Hess: What are some of the things you did with Quick Hit Football to make it more interactive than other flash games.

Geoff: We've introduced some of the elements of MMOs, where you level up your players and gain skills per position. You'll be able to fire off skills as you play the game. That's the thing that brings persistence to your team and to your players. Our game is simple to get into but has the depth and complexity of MMOs and console games.

Brandon:  So the big thing for us with Quick Hit Football is how we can get the 20 million people playing fantasy football, and the 40 million watching football, who aren't the 5-7 million playing Madden because of the technological barrier or something else, how we can get those users to give in to our game. to leverage the knowledge and that passion for the sport of football and to get them to have fun with our game. 

Hess: Will Quick Hit Football players be controlling players on the field? 

Brandon: It's a coaching game, so you'll be playing from the sidelines and calling plays. That makes our game different, and another thing is that at the end of the game we tally up fantasy points like you would in a typical fantasy football league. Those points convert into what we call Coaching Points, which you can spend to level up your team.

Geoff: As far as gameplay goes, it's more along the lines of a product like Football Manager or Goal Line Blitz or NFL Head Coach, where you're kinda focused on building your team, managing your team, and on game day making the calls to win. But we're taking a much more casual approach than has been done in the past. The average football fan is going to look at an NFL playbook and not know what to do with it. There's a reason NFL quarterbacks get paid so much money. Your average tailgating football fan is like, "I wanna throw a bomb to Plaxico Burress." Our play calling scheme was designed around that thought process. You can pick a key player in the interface, filter down to a subset of plays that include that player.
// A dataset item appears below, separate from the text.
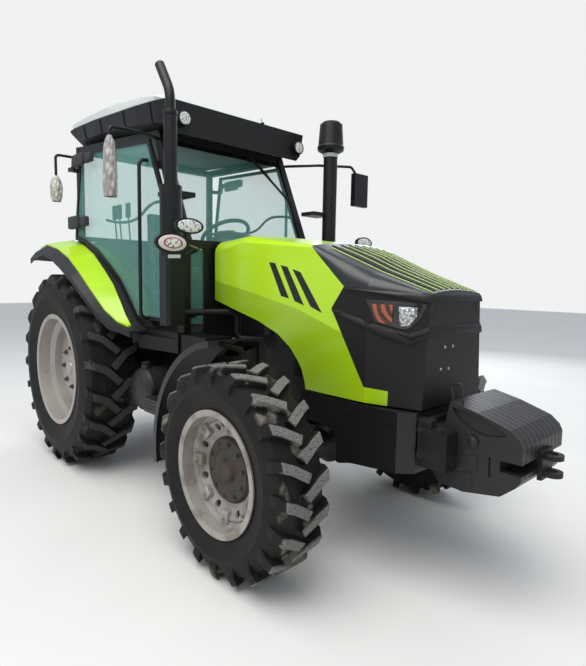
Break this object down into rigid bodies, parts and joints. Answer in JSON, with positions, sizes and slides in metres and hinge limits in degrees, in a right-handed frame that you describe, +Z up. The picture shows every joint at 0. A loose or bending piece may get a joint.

You can filter by distance, and the plays are graded based upon their effectiveness in the given situation. Filtration is really a big focus of our play calling.

Hess: Can you apply coaching points mid-game?

Brandon: No, you'd have to level up before a game. Say we just played and you whooped me, and it was because my offensive line was just getting taken and every time you blitzed I was getting sacked. Well, I'm gonna go in there before my next game and strengthen up my O Line, and make sure I'm putting my points in places where my weaknesses are. Then I'm gonna use those skill points during crucial moments, say 4th and goal. That's really where the strategy comes in.

Hess: How long does a game play out? Is this something someone can play throughout a day at work? Do players have to agree on a time, like you're raiding a dungeon in an MMO?

Geoff: 20 minutes is our standard goal. But we will give you different game modes, like sudden death, quick mode, it's going to be mostly user decided.

Brandon: It's really important that this is a quick, fun, competitive experience, so as we go through beta testing we're gonna figure out what users like best. Looking at games like 2k and some of the EA franchises, they're putting a big focus on community, where you can build a profile and share your team, your record. The thing about those games though, is that you have to have a separate piece of hardware to engage. The cool thing about us is that our community is integrated. The community is the game.

Hess: So there will be leaderboards... 

Brandon: Yeah, you'll have recent games, box scores, leaderboards. And that can change any day. This is a live product. If we decide we really need to make a major or minor change, we can push it out within 24 hours if we have to. We will be constantly responding to the community.

Hess: Did you consult with anyone? 

Geoff: Recently we had a conversation with Bill Cowher about his philosophy on coaching and team building and it felt like I was in a locker room halfway through. You get a sense of what a coach he is.

Brandon: Every product I've been associated with has had some kind of spokesperson or cover guy, and since we're a coaching sim, he's the perfect guy to be associated with us. the big thing we're trying to get out of Cowher though, is experience and knowledge, and finding different ways to take those tenets that he used to build those solid squads year after year in Pittsburgh, and encourage that same philosophy through gameplay. We asked him how he decided what players he wanted on the team, which players to develop, who needs to be left alone. Cowher has a lot of experience taking quarterbacks and playing them out of position. In that super bowl a couple years ago vs. Seattle, that one quarterback threw a pass to another former quarterback on a fake reverse to seal that game.